[Exercise requirements] In the listing that follows, the range to quote begins at the line that has "name, geo, look" and ends after the line that has "obj.parent = empty"; quote it verbatim and add nothing.

[Dataset rows]
============================================================
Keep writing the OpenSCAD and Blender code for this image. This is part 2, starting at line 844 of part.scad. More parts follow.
============================================================
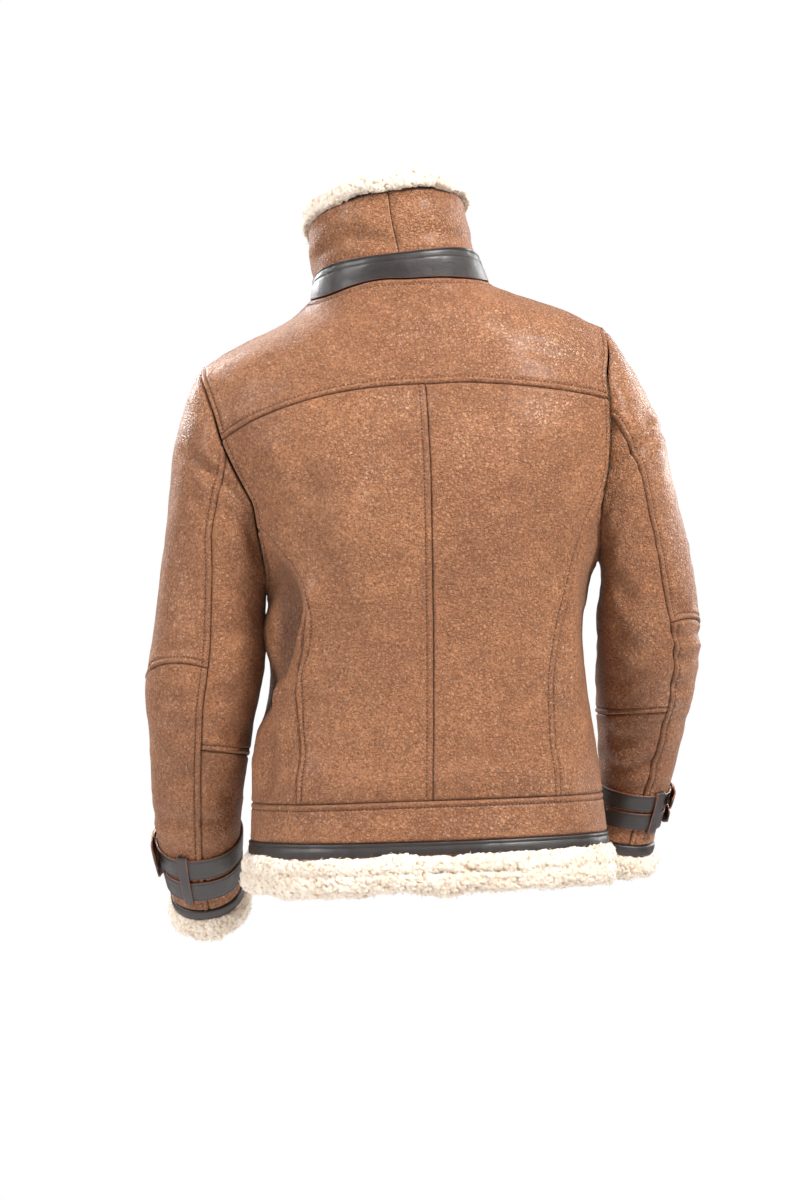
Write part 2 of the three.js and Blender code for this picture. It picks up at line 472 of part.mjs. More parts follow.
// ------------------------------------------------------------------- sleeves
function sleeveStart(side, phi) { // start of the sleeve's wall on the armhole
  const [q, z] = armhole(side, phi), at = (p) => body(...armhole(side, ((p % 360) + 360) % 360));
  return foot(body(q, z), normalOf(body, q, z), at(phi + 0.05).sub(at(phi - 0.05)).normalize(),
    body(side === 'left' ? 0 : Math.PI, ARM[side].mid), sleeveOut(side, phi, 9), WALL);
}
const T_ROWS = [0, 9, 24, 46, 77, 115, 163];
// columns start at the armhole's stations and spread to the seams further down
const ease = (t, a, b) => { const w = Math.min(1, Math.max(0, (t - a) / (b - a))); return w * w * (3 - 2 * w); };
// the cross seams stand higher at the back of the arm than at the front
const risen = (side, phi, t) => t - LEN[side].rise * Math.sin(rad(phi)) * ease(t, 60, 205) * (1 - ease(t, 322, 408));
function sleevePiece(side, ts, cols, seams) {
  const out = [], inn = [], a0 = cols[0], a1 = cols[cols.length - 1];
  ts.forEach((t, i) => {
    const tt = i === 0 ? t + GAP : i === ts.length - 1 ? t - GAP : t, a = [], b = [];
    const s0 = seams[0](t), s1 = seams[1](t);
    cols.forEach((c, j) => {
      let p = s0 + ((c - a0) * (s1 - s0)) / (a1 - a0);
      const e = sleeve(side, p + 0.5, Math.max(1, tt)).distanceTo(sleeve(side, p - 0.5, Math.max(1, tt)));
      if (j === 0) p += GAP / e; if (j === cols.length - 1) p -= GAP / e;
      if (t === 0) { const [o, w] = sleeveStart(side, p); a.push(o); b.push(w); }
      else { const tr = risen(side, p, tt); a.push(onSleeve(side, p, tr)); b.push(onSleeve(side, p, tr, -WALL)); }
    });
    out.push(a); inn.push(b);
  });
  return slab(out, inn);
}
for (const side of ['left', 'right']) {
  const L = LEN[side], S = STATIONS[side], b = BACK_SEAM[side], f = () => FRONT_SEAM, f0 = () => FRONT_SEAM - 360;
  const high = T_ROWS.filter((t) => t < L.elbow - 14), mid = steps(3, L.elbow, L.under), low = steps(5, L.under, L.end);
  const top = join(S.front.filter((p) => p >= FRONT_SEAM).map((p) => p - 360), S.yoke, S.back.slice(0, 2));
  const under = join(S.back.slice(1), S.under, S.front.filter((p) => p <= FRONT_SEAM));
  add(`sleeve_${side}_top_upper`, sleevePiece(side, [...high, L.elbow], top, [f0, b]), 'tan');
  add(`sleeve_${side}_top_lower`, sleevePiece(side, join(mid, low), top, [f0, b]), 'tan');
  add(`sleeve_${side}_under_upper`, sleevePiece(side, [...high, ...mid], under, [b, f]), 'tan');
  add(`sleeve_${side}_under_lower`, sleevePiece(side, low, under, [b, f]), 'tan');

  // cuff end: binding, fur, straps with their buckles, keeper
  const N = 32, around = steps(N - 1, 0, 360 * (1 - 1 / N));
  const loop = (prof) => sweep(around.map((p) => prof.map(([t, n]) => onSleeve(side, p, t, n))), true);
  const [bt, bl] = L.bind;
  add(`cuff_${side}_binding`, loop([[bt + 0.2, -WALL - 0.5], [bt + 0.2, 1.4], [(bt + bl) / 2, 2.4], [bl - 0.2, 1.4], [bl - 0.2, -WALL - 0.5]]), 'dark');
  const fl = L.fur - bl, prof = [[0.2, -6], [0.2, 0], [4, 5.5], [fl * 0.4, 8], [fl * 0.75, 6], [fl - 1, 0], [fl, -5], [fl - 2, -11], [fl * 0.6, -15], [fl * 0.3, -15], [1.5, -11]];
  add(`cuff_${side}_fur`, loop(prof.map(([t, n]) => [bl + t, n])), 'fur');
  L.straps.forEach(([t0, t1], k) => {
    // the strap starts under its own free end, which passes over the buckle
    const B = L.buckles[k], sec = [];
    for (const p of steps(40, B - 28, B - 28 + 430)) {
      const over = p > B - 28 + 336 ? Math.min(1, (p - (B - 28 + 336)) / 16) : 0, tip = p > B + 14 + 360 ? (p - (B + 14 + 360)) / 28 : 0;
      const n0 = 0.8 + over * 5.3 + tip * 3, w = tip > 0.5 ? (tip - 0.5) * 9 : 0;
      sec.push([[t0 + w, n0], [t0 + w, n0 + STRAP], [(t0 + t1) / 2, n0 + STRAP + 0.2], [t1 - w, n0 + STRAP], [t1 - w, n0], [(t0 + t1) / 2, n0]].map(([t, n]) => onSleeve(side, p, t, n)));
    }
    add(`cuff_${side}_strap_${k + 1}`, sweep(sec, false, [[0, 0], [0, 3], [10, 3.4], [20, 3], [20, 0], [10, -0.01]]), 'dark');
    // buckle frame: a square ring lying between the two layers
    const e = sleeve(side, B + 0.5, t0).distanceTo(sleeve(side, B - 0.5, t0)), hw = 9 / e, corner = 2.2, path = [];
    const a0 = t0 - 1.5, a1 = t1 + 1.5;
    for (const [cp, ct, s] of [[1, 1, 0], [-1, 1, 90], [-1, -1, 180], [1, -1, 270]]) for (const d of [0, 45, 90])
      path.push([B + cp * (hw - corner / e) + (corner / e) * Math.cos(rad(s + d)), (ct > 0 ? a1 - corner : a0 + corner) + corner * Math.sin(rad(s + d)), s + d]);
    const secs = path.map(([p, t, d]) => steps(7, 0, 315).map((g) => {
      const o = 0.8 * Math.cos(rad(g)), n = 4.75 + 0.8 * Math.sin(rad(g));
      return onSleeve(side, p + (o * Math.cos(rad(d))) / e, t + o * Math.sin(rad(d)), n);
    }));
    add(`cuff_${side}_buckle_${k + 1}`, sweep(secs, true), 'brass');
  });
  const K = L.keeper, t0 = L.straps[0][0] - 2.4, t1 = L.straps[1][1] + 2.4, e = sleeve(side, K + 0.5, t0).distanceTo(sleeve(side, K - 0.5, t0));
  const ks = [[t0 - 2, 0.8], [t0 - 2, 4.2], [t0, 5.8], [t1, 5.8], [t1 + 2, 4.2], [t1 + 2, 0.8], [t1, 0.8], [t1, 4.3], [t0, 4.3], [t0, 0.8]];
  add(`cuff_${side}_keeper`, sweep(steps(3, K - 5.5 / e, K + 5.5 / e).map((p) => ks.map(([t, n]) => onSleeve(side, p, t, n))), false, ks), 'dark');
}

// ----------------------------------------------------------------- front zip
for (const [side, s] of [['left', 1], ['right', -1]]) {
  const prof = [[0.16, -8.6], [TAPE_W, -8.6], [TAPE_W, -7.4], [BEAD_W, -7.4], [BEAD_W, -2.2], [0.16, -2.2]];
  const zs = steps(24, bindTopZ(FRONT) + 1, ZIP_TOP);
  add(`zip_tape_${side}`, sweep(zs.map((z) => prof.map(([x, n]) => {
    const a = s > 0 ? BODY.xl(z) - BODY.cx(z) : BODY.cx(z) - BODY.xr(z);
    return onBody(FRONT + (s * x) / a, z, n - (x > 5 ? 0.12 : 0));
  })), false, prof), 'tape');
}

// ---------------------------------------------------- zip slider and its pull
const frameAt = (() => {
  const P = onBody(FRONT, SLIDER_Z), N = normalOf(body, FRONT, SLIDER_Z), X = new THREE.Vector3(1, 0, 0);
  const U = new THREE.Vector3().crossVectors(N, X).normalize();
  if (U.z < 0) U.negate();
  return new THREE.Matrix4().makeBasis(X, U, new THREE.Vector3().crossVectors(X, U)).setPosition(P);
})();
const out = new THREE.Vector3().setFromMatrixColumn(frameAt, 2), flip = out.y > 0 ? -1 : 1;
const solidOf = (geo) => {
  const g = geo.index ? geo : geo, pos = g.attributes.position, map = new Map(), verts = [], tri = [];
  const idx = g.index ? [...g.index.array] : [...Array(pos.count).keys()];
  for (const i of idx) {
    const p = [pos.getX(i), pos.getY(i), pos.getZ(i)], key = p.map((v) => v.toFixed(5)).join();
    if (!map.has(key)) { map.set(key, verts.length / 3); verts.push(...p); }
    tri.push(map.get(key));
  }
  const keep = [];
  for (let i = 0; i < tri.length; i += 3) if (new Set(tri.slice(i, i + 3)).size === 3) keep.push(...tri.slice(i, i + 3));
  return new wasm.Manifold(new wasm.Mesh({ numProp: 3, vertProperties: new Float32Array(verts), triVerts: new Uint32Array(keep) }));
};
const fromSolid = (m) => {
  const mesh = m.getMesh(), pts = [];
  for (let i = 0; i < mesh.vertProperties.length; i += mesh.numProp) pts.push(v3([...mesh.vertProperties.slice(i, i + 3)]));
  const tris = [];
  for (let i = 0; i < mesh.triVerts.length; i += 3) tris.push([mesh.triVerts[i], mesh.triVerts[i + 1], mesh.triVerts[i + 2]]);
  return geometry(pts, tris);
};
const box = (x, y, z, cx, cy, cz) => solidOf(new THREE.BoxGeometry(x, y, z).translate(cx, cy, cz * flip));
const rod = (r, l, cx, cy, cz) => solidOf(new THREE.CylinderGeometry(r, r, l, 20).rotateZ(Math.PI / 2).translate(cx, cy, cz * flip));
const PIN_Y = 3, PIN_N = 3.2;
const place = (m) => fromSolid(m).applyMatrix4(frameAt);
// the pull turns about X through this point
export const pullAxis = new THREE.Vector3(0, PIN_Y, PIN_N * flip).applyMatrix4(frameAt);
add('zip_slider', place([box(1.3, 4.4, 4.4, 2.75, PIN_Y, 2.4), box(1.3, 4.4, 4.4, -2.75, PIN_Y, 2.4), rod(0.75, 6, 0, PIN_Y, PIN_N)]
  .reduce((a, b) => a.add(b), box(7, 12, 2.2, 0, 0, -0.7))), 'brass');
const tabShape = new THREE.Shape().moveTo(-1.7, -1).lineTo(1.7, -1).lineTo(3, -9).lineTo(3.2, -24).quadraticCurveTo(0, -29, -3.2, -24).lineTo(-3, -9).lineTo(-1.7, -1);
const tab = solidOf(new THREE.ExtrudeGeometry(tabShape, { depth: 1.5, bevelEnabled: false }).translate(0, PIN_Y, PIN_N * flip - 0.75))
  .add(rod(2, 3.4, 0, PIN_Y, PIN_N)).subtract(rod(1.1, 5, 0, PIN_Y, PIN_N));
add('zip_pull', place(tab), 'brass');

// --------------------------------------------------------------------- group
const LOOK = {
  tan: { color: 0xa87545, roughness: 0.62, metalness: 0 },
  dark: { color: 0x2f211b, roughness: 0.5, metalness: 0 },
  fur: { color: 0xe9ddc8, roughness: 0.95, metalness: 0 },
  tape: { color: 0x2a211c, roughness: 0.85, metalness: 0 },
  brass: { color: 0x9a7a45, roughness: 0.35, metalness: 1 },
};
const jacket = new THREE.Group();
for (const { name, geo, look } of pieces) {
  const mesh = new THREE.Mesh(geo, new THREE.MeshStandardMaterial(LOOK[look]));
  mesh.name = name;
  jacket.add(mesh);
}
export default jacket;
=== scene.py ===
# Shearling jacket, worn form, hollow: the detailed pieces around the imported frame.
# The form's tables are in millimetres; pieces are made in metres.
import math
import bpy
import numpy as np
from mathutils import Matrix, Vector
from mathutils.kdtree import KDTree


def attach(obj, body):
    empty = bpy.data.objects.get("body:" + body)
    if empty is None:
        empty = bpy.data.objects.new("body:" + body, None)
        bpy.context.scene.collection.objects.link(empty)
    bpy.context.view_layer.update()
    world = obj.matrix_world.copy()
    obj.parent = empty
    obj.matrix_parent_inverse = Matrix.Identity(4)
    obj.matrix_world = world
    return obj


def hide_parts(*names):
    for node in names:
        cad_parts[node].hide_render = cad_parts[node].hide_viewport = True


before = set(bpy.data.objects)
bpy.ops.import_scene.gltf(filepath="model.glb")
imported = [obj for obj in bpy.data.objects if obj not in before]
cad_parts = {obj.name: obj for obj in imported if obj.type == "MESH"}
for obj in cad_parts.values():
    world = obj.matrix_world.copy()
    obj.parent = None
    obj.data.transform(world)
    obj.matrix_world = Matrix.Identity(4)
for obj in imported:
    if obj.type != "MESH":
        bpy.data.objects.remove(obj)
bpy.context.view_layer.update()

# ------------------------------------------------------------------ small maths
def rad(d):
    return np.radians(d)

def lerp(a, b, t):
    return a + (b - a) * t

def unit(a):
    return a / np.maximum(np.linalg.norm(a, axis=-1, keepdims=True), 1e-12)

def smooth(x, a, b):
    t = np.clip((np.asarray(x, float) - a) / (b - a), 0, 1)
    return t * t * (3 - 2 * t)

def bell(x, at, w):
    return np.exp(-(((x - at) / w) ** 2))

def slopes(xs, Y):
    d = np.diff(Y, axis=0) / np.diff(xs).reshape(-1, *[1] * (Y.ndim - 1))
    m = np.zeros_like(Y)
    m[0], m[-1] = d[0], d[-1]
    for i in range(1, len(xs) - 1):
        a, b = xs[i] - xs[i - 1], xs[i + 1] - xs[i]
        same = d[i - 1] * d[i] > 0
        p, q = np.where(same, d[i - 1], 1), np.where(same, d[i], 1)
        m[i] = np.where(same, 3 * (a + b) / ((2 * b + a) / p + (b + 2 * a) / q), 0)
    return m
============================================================
[Solved problem]
for (const { name, geo, look } of pieces) {
  const mesh = new THREE.Mesh(geo, new THREE.MeshStandardMaterial(LOOK[look]));
  mesh.name = name;
  jacket.add(mesh);
}
export default jacket;
=== scene.py ===
# Shearling jacket, worn form, hollow: the detailed pieces around the imported frame.
# The form's tables are in millimetres; pieces are made in metres.
import math
import bpy
import numpy as np
from mathutils import Matrix, Vector
from mathutils.kdtree import KDTree


def attach(obj, body):
    empty = bpy.data.objects.get("body:" + body)
    if empty is None:
        empty = bpy.data.objects.new("body:" + body, None)
        bpy.context.scene.collection.objects.link(empty)
    bpy.context.view_layer.update()
    world = obj.matrix_world.copy()
    obj.parent = empty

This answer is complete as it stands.